The Jim Moran Institute for Global Entrepreneurship was established in 1995 at Florida State University through a $1.8 million gift. The purpose of the entity was to provide a wide range of services to the entrepreneur at no charge. In 2015, the Jim Moran Foundation donated another $100 million to Florida State University - the school's largest donation in history- to create the nation's largest interdisciplinary, degree-granting school of entrepreneurship, today known as the Jim Moran College of Entrepreneurship. A significant portion of the gift will continue to fund the Jim Moran Institute for Global Entrepreneurship, which has a long, 20-year history of serving entrepreneurs and small businesses throughout Florida.

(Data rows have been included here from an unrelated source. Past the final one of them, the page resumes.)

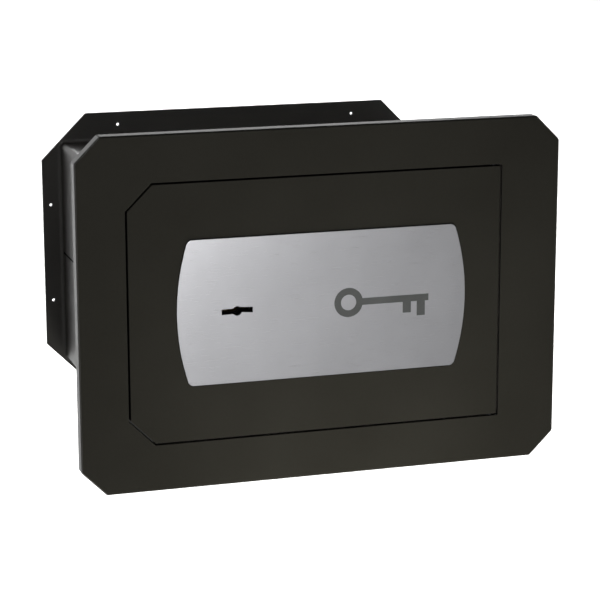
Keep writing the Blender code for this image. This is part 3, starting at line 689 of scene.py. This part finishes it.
def make_front_frame():
    """Folded tray: a rounded front edge, a lip all round and the door's opening."""
    body = bmesh.new()
    inner, outer = tray_rings(
        body, frame_outline, FACE_Y, FRAME_HIGH.y, FRAME_SHEET, FRAME_LIP, FRAME_EDGE_RADIUS
    )
    back_of_face = FACE_Y + FRAME_SHEET
    opening = wall_rings(
        body, opening_outline, FACE_Y, back_of_face, DOOR_EDGE_RADIUS, 0.3, "Y", False
    )
    fill(body, [outer, opening[0]])
    fill(body, [inner, opening[1]])
    tray = dress(to_object(body, "front_frame_tray"), "powder_coat", BODY, ["front_frame"])
    # The walls of the door's gap get the matt black filler finish as painted shade.
    refinish_edges(tray, "seam_filler", near_door_edge)
    # The side and chamfer lips get the lighter, glossier body paint as a painted highlight.
    refinish_edges(tray, "body_paint", near_frame_side)
    return tray


def make_jamb_and_seat():
    """Bar around the opening, and behind it the frame that the shut door rests on."""
    jamb = plate("jamb_bar", jamb_outline, [opening_outline], JAMB_LOW.y, JAMB_HIGH.y, 0.4)
    middle = (JAMB_HIGH.z + DOOR_HIGH.z) / 2.0
    tools = [
        rod("pin_hole", HINGE.x, HINGE.y, sign * middle, PIN_HOLE_RADIUS, 20.0, "Z")
        for sign in (1.0, -1.0)
    ]
    carve(jamb, tools)
    dress(jamb, "body_paint", BODY, ["jamb_frame"])
    way = rectangle(SEAT_LEFT, DOOR_HIGH.x + DOOR_GAP, -SEAT_HALF_HEIGHT, SEAT_HALF_HEIGHT, 3.0)
    seat = plate("door_seat", jamb_outline, [way], SEAT_LOW.y, SEAT_HIGH.y, 0.4)
    dress(seat, "body_paint", BODY, ["seat_frame"])


# ---------------------------------------------------------------- door

def door_solid():
    """Door plate with a shallow recess for the panel and the keyhole cut through."""
    body = bmesh.new()
    back = DOOR_HIGH.y
    floor = FACE_Y + PANEL_RECESS

    def recess_outline(inset):
        return panel_outline(inset - PANEL_CLEARANCE)

    def bore_outline(inset):
        return keyhole_outline(inset - KEYHOLE_CLEARANCE)

    outer = wall_rings(body, door_outline, FACE_Y, back, DOOR_EDGE_RADIUS, 0.3, "Y", True)
    recess = wall_rings(body, recess_outline, FACE_Y, floor, 0.15, 0.0, "Y", False)
    keyhole = wall_rings(body, bore_outline, floor, back, 0.2, 0.0, "Y", False)
    fill(body, [outer[0], recess[0]])
    fill(body, [recess[1], keyhole[0]])
    fill(body, [outer[1], keyhole[1]])
    return to_object(body, "door_leaf")


def make_door_leaf():
    """Door plate, rounded at its hinge edge so that it turns clear of the jamb."""
    leaf = door_solid()
    tall = (DOOR_HIGH.z - DOOR_LOW.z) / 2.0
    centre = (DOOR_HIGH.x - HINGE_EDGE_RADIUS, DOOR_HIGH.y - HINGE_EDGE_RADIUS)
    past_x = DOOR_HIGH.x + 1.0
    past_y = DOOR_HIGH.y + 1.0
    waste = arc(centre, HINGE_EDGE_RADIUS, 0.0, math.pi / 2.0, 10)
    waste += [(centre[0], past_y), (past_x, past_y), (past_x, centre[1])]
    tools = [plate("waste", lambda inset: waste, [], -tall - 2.0, tall + 2.0, 0.0, "Z")]
    for sign in (1.0, -1.0):
        tools.append(rod("hole", HINGE.x, HINGE.y, sign * tall, PIN_HOLE_RADIUS, 20.0, "Z"))
    carve(leaf, tools)
    dress(leaf, "powder_coat", DOOR, ["door_plate"])
    # The door's edge walls in the gap get the matt black filler finish as painted shade.
    refinish_edges(leaf, "seam_filler", near_door_edge)
    return leaf


def make_fascia():
    """Satin panel in the door's recess; the keyhole's cut edge gets a dark steel finish as painted shade."""
    panel = plate("satin_fascia", panel_outline, [keyhole_outline], PANEL_LOW.y, PANEL_HIGH.y, 0.1)
    dress(panel, "satin_panel", DOOR, ["fascia_panel"])
    # The keyhole's cut edge gets the dark steel finish as painted shade.
    refinish_edges(panel, "hardened_steel", near_keyhole)
    return panel


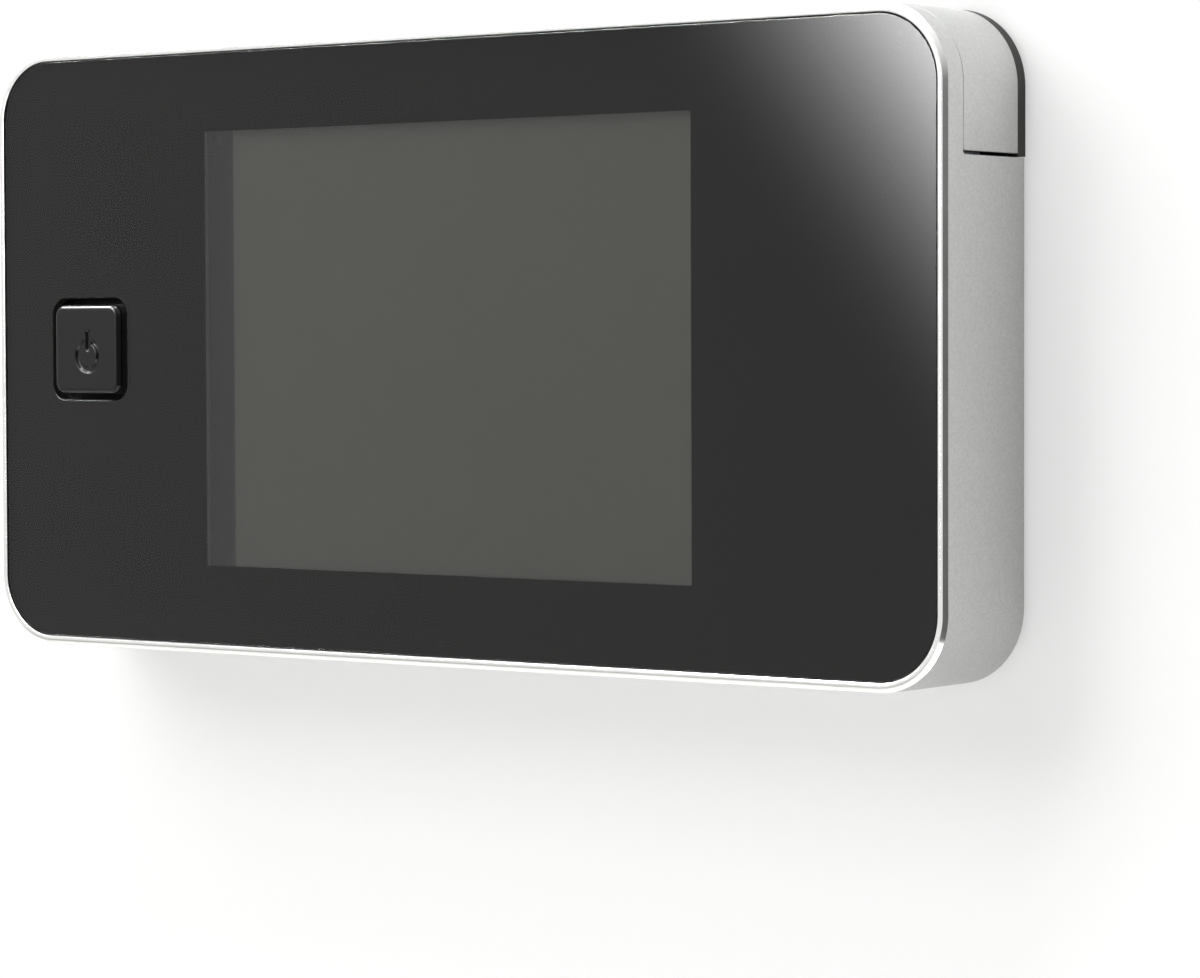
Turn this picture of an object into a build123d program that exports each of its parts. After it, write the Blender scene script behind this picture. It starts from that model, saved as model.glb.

The Jim Moran Institute is housed in the Jim Moran College of Entrepreneurship and continues its extensive outreach mission to help bridge real-world entrepreneurship practice with entrepreneurship education provided through the new school.

===Jacksonville Gift===
The Times-Union Center for the Performing Arts in Jacksonville, Florida, was the recipient of a $2 million Moran donation in 1996 which funded a complete renovation of what was the original Civic Auditorium, which was transformed into a showplace with new balconies, a complete reconfiguration of seating, new ceiling and state-of-the-art sound system. Equipped for Broadway touring shows, with a seating capacity of 3,000, this theater gives residents a venue to see classic Broadway productions. It was named the Jim and Jan Moran Theater.

===Jim Moran Foundation===
In 2000, he established The Jim Moran Foundation with the mission to improve the quality of life for the youth and families of Florida through the support of innovative programs and opportunities that meet the ever-changing needs of the community. JM Family Enterprises continues to provide funding for the entity.
In 2015 the foundation made a $100 million donation to Florida State University to create the Jim Moran School of Entrepreneurship in downtown Tallahassee. Early estimates for the completion date is August, 2018.

In December 2015, the Jim Moran Foundation gave what is believed to be the largest single contribution ever in Florida's higher education system - a $100 million donation to Florida State University.

==Honors==
Moran was the recipient of the prestigious Horatio Alger Award in 1996. At the urging of friends and business associates, he published his autobiography that same year: Jim Moran: the Courtesy Man. It was subtitled, "Inside the Heart of One of the Most Successful Marketers in the Automobile Industry". The following year, Florida State University awarded him a Doctor of Humane Letters in recognition of his marketing talent and skills.
The International Automotive Hall of Fame inducted Moran in 2005.

==Death==
On April 24, 2007, Moran died at his home in Hillsboro Beach, Florida, at the age of 88 on the very day it was announced that Toyota had surpassed General Motors as the best-selling automaker in the world. His wife Jan has continued his philanthropic endeavors through the Jim Moran Foundation.